I am using a matrix multiplication method to retrieve the position of True and False into an array; this is necessary because I cannot use a for look (I have thousands of records). The procedure is the following:
import numpy as np
# Create a test array
test_array = np.array([[False, True, False, False, False, True]])
# Create a set of unique "tens", each one identifying a position
uniq_tens = [10 ** (i) for i in range(0, test_array.shape[1])]
# Multiply the matrix
print(int(np.dot(test_array, uniq_tens)[0]))
100010
The 10010 must be read from right to left (0=False, 1=True, 0=False, 0=False, 1=True). Everything works fine except if the test_array is of 20 elements.
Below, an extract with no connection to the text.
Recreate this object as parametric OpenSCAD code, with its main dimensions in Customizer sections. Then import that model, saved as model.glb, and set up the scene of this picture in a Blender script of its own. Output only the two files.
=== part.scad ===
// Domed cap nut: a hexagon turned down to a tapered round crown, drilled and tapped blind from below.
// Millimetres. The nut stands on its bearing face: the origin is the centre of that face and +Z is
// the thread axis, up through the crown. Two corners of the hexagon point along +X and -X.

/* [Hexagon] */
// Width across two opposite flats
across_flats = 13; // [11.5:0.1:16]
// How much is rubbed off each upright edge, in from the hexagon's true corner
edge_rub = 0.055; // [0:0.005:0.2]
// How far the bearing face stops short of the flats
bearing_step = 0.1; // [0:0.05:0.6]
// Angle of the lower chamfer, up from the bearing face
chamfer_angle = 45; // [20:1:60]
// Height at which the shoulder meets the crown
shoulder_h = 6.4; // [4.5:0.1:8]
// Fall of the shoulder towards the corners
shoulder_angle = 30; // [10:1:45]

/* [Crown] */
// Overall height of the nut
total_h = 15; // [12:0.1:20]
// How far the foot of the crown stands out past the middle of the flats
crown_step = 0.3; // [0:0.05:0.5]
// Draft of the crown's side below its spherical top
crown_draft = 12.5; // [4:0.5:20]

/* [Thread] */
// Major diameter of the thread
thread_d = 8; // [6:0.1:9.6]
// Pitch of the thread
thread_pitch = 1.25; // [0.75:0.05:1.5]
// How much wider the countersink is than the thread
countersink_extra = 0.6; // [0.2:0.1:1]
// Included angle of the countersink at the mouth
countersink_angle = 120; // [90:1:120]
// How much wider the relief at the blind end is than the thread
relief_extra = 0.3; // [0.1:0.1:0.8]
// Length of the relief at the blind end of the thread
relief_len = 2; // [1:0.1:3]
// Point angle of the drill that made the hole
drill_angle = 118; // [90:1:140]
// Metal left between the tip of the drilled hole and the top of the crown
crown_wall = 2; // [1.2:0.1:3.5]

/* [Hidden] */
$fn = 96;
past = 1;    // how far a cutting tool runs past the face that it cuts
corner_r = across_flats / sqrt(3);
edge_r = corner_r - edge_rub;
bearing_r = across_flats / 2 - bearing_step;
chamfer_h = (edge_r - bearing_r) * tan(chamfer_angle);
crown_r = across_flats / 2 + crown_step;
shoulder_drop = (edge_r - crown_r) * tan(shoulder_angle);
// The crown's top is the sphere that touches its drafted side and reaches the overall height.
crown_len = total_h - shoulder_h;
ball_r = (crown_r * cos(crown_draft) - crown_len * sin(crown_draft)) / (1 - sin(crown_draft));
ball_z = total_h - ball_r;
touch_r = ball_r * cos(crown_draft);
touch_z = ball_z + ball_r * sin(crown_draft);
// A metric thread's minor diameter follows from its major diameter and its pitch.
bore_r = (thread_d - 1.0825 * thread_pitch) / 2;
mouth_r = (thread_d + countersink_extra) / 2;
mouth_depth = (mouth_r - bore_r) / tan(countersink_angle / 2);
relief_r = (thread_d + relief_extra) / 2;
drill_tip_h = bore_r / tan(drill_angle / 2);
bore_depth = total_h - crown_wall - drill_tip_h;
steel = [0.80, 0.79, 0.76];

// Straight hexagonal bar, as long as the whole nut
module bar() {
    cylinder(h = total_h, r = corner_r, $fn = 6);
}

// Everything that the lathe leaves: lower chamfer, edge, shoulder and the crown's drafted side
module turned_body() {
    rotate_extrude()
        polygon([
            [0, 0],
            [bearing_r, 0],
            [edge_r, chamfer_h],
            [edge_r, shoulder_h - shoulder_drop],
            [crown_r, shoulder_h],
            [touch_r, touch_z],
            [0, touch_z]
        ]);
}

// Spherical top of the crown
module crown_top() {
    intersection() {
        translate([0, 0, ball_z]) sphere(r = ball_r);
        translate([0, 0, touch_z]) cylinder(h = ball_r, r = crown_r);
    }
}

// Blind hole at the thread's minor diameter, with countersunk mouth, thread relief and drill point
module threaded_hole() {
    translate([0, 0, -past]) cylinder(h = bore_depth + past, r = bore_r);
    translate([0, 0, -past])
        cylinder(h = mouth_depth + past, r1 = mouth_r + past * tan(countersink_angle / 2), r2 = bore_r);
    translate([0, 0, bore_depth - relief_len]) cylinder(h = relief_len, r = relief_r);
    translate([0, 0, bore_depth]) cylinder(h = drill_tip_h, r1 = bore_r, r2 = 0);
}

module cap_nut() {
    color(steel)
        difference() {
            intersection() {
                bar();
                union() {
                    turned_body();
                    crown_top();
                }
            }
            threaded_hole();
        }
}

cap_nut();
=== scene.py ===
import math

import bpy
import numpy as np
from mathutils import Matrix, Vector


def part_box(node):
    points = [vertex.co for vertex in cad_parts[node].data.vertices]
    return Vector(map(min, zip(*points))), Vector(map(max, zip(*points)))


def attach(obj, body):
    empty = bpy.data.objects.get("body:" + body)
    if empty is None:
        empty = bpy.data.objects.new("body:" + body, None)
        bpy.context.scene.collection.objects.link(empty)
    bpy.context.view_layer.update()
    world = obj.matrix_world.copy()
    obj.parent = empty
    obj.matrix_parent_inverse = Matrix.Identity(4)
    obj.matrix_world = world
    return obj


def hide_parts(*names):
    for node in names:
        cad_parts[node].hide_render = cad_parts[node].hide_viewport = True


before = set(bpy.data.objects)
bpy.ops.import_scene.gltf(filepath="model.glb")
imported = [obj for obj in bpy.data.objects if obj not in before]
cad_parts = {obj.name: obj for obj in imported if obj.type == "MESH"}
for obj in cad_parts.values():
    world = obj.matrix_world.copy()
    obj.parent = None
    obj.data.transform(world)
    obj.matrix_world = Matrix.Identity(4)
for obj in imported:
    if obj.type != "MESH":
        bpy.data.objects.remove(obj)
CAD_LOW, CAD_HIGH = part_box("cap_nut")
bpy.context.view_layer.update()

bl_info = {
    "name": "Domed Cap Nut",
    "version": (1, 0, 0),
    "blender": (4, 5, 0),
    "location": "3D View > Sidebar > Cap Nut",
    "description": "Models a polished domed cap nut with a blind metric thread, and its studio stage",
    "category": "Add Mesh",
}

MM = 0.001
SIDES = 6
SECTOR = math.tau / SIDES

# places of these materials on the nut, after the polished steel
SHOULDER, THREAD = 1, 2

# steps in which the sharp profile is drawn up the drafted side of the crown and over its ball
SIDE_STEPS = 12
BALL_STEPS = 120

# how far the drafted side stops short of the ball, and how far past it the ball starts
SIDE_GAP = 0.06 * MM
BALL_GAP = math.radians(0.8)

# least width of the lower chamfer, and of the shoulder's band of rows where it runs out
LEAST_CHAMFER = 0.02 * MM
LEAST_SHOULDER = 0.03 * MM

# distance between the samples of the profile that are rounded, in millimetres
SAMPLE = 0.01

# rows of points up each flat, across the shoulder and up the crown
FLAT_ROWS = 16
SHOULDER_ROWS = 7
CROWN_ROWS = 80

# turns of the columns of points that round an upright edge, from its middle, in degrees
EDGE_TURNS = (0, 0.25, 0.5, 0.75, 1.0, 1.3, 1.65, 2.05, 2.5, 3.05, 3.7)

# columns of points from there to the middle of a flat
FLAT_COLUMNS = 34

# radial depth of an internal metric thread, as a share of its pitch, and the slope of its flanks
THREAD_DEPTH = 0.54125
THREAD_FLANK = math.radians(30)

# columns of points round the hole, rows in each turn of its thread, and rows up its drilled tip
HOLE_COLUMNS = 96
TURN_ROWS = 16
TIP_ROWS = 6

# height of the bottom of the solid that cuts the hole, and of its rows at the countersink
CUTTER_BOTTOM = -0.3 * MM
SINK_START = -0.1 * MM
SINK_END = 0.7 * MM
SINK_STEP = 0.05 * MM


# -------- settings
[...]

# This works fine - Test with 21 elements
test_array = np.array([[False, True, False, False, False, False, False, False, False, False, False, False, False, False, False, False, False, False, True, True, True]])
print(test_array.shape[1])
uniq_tens = [10 ** (i) for i in range(0, test_array.shape[1])]
print(int(np.dot(test_array, uniq_tens)[0]))
21
111000000000000000010
# This works fine - Test with 19 elements
test_array = np.array([[False, True, False, False, False, False, False, False, False, False, False, False, False, False, False, False, False, False, True]])
print(test_array.shape[1])
uniq_tens = [10 ** (i) for i in range(0, test_array.shape[1])]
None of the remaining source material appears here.